Recently, the China National Offshore Oil Corporation announced the second batch of 26 oil areas in the South China Sea which allows foreign companies’joint development in 2012. China's pace of exploiting the oil of the South China Sea has obviously accelerated.
These areas are all around the Beibu Gulf and far from Nine-Dotted Line. It indicates that China still holds a relevantly cautious stance in developing the oil resources of total 55 billion tons in the South China Sea.
Different from China, the five countries of Vietnam, Malaysia, the Philippines, Brunei and Indonesia around the South China Sea are maintaining rapid paces in exploiting oil resources of the South China Sea.
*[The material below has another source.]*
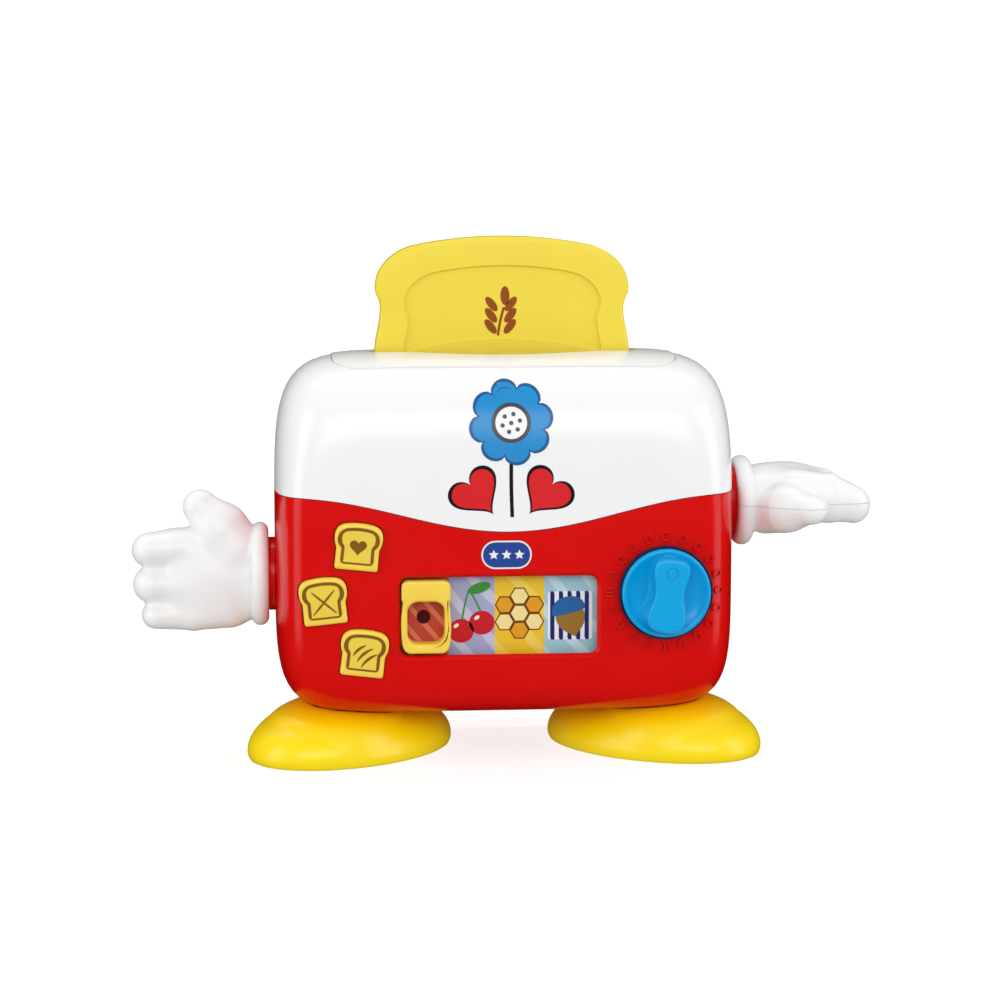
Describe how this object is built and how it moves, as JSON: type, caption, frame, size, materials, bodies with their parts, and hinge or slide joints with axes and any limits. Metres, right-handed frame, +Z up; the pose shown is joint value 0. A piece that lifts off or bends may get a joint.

In dealing with oil and gas development disputes with countries around the South China Sea, the government of China always sticks to the principle of "China having the sovereignty and the related sides putting aside disputes and developing them jointly." But the current situation shows that these countries have dissimilated this principle.
On the one hand, certain countries bordering the South China Sea have long used force to occupy the Nansha Islands and sent garrisons and built related facilities there. While one island after another has been occupied, China has not taken fierce countermeasures, and thus failed to draw mutually recognized maritime boundaries with these countries. At present, the country itself only recognizes China’s sovereignty over the Nansha Islands.
On the other hand, China once tried to take advantage of the ASEAN Plus One mechanism to settle the territorial disputes in the South China Sea, but the U.S. intervention ruined this strategy.